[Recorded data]
● ● ●

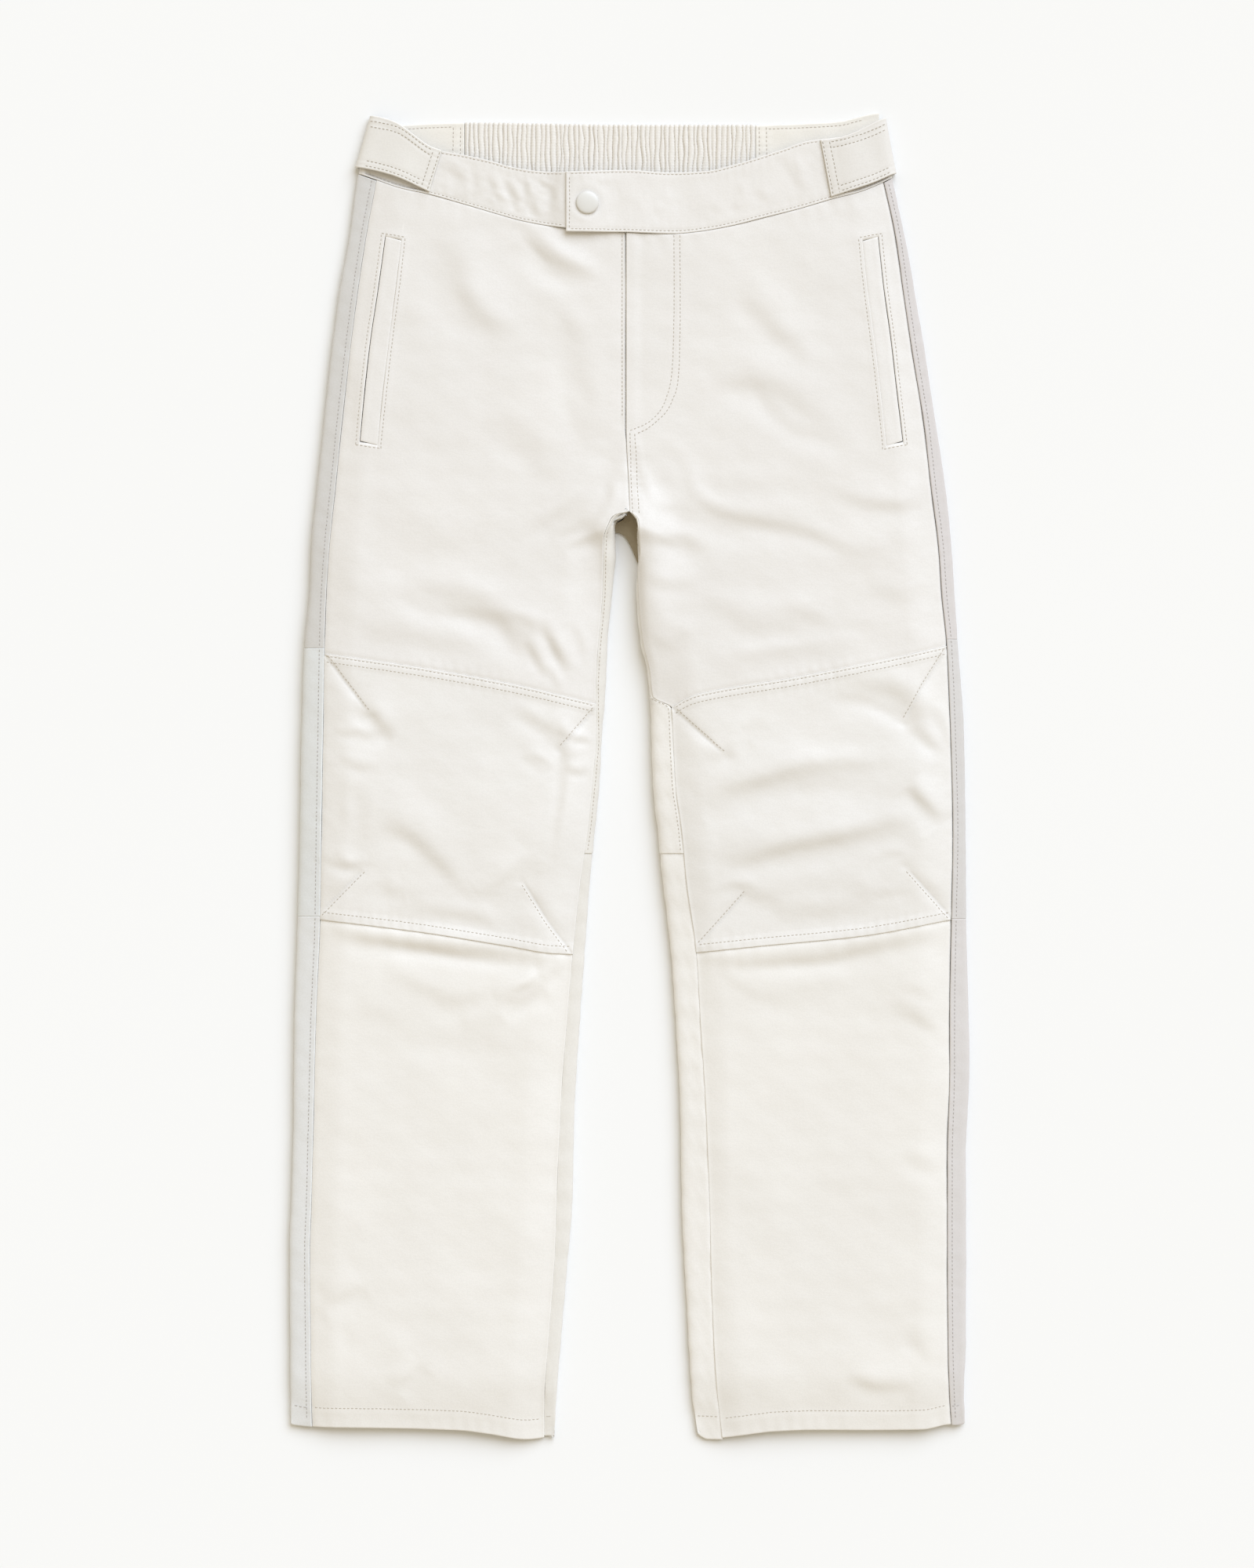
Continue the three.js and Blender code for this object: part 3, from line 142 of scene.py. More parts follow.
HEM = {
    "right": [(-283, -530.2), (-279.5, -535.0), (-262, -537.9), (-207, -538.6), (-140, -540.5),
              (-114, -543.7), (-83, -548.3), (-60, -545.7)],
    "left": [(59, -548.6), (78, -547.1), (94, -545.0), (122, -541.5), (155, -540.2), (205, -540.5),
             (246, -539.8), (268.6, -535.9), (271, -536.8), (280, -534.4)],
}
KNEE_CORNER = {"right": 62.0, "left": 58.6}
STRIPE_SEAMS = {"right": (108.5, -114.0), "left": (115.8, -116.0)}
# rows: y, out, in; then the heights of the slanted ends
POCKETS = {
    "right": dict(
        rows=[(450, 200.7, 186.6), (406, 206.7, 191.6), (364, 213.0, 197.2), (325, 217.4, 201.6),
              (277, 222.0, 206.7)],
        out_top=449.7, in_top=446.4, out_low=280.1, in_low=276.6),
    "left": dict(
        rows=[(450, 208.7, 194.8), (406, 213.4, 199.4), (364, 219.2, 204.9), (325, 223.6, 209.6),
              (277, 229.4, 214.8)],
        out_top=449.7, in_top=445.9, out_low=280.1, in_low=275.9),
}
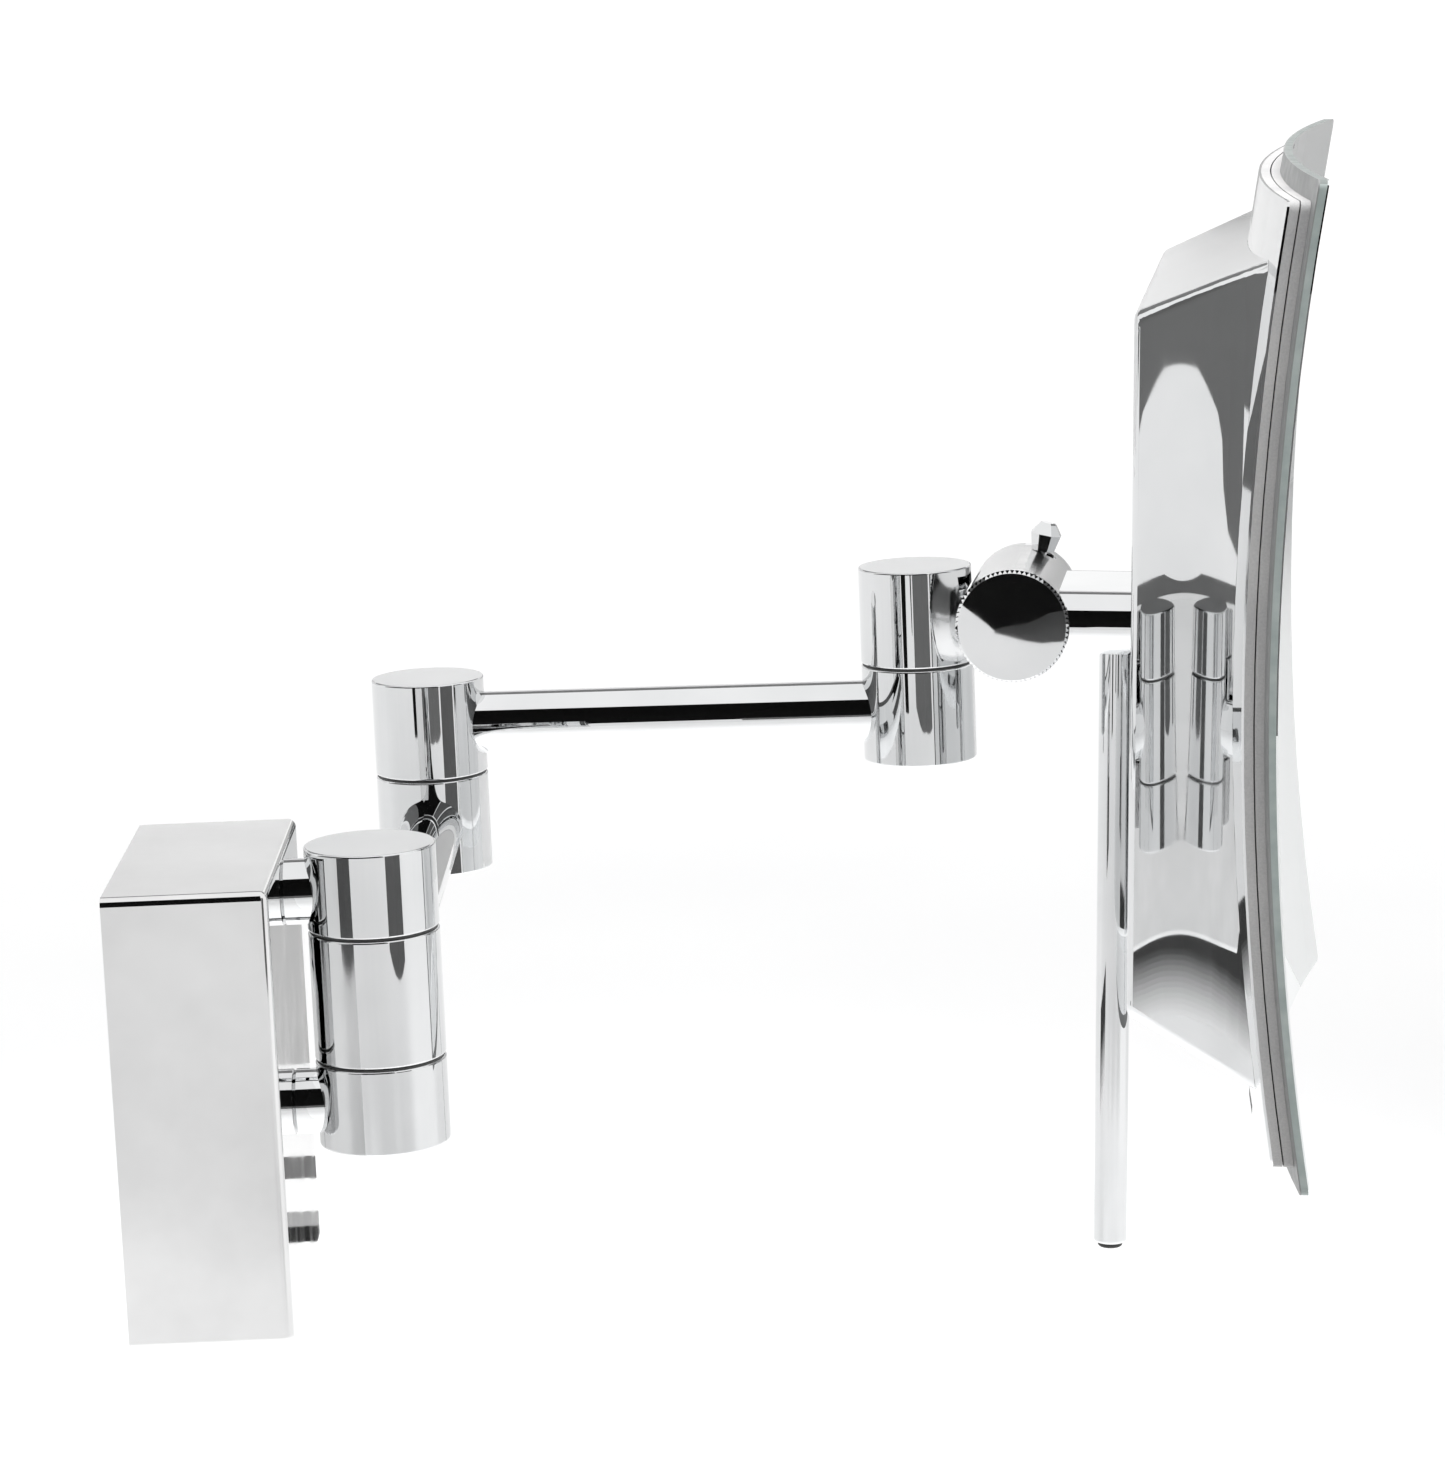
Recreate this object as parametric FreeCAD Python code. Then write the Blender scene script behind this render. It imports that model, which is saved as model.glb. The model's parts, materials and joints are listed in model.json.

● ● ●

Take the listing above and set it down exactly.

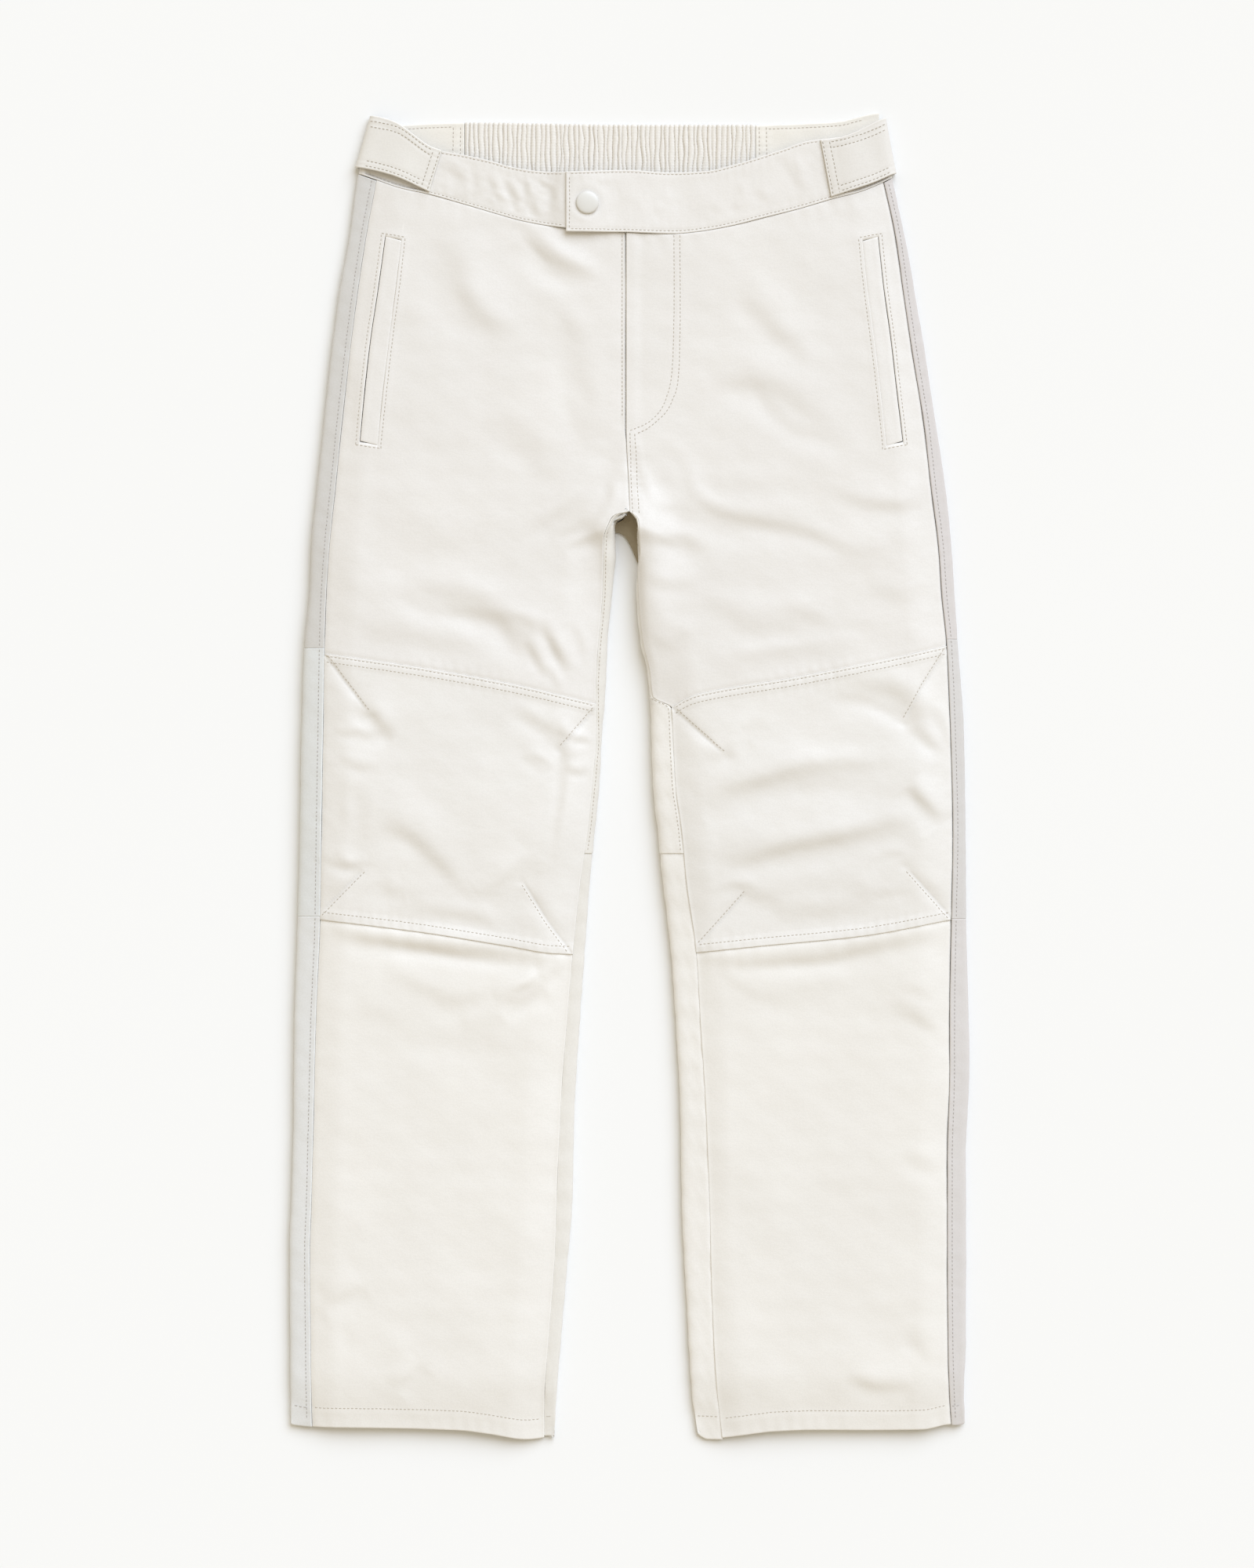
Continue the three.js and Blender code for this object: part 3, from line 142 of scene.py. More parts follow.
HEM = {
    "right": [(-283, -530.2), (-279.5, -535.0), (-262, -537.9), (-207, -538.6), (-140, -540.5),
              (-114, -543.7), (-83, -548.3), (-60, -545.7)],
    "left": [(59, -548.6), (78, -547.1), (94, -545.0), (122, -541.5), (155, -540.2), (205, -540.5),
             (246, -539.8), (268.6, -535.9), (271, -536.8), (280, -534.4)],
}
KNEE_CORNER = {"right": 62.0, "left": 58.6}
STRIPE_SEAMS = {"right": (108.5, -114.0), "left": (115.8, -116.0)}
# rows: y, out, in; then the heights of the slanted ends
POCKETS = {
    "right": dict(
        rows=[(450, 200.7, 186.6), (406, 206.7, 191.6), (364, 213.0, 197.2), (325, 217.4, 201.6),
              (277, 222.0, 206.7)],
        out_top=449.7, in_top=446.4, out_low=280.1, in_low=276.6),
    "left": dict(
        rows=[(450, 208.7, 194.8), (406, 213.4, 199.4), (364, 219.2, 204.9), (325, 223.6, 209.6),
              (277, 229.4, 214.8)],
        out_top=449.7, in_top=445.9, out_low=280.1, in_low=275.9),
}
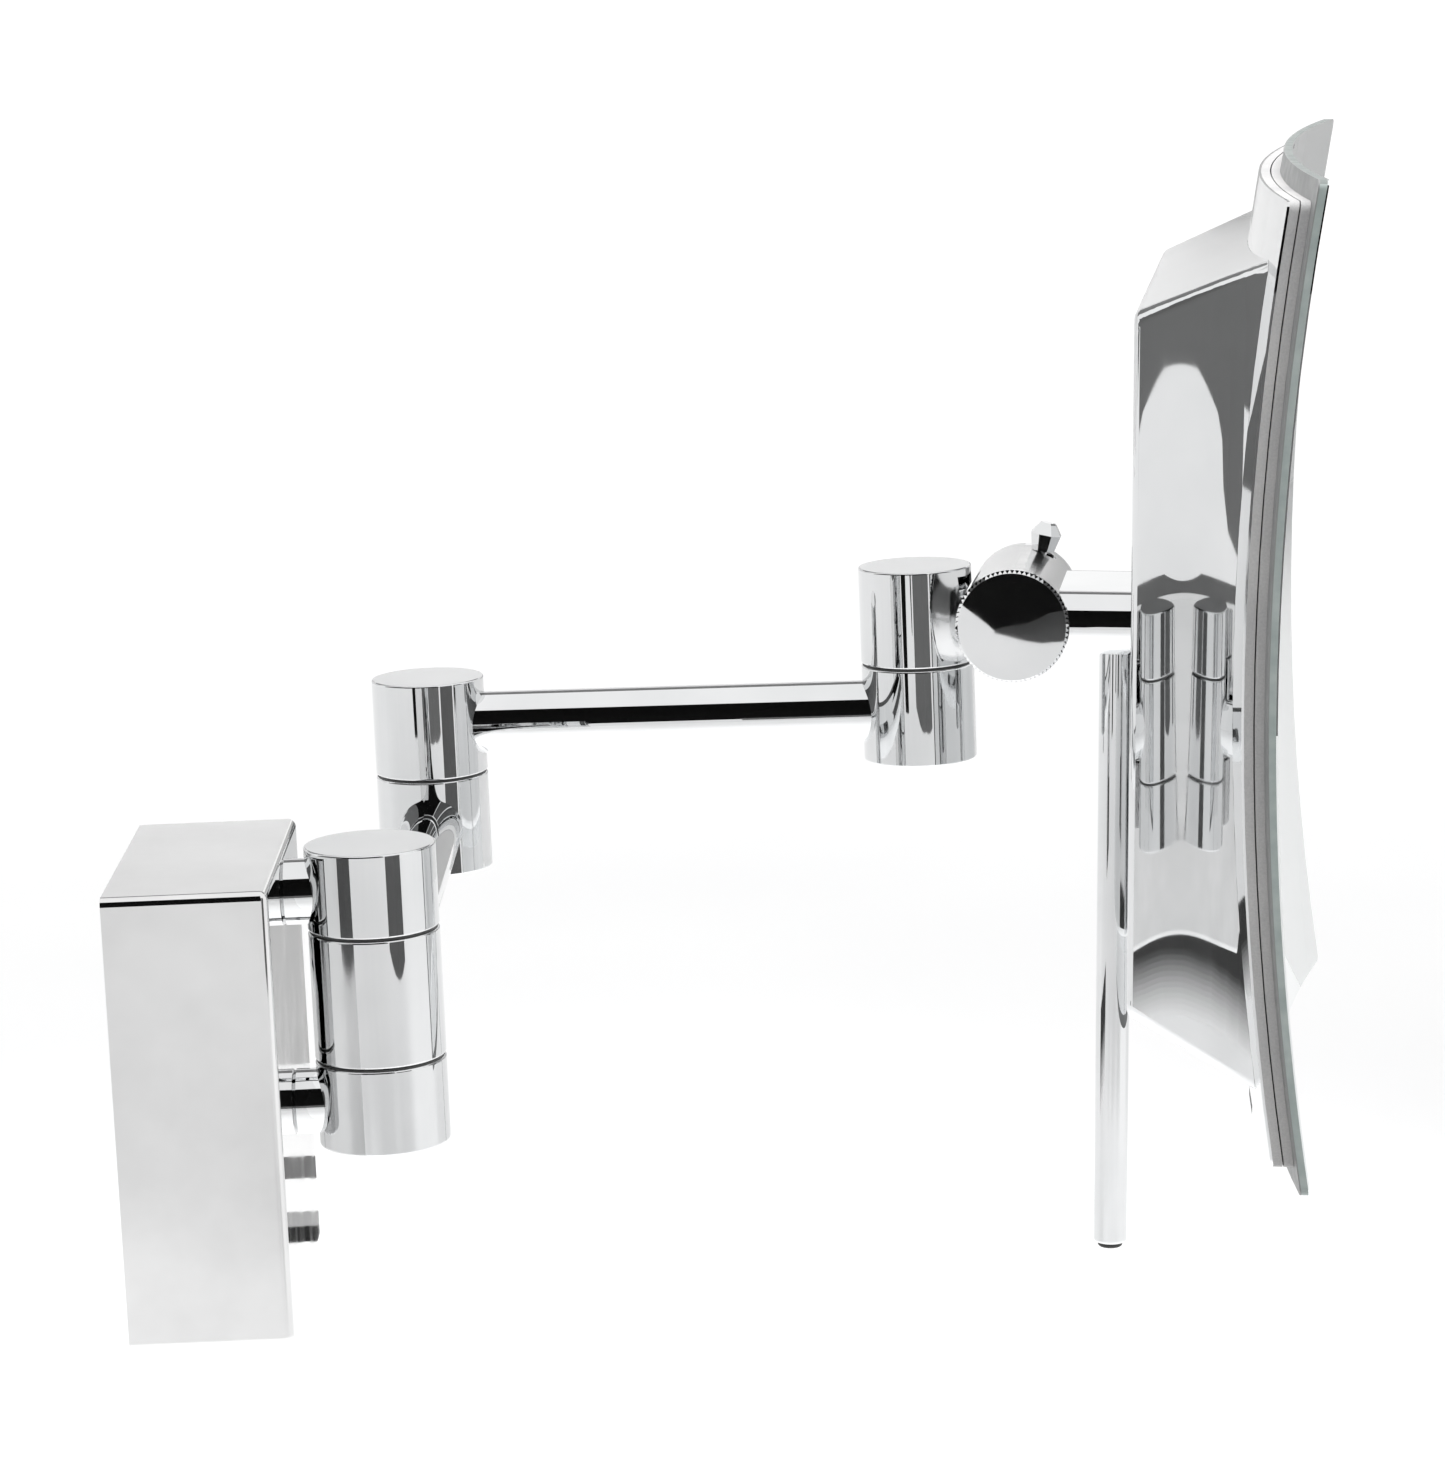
Recreate this object as parametric FreeCAD Python code. Then write the Blender scene script behind this render. It imports that model, which is saved as model.glb. The model's parts, materials and joints are listed in model.json.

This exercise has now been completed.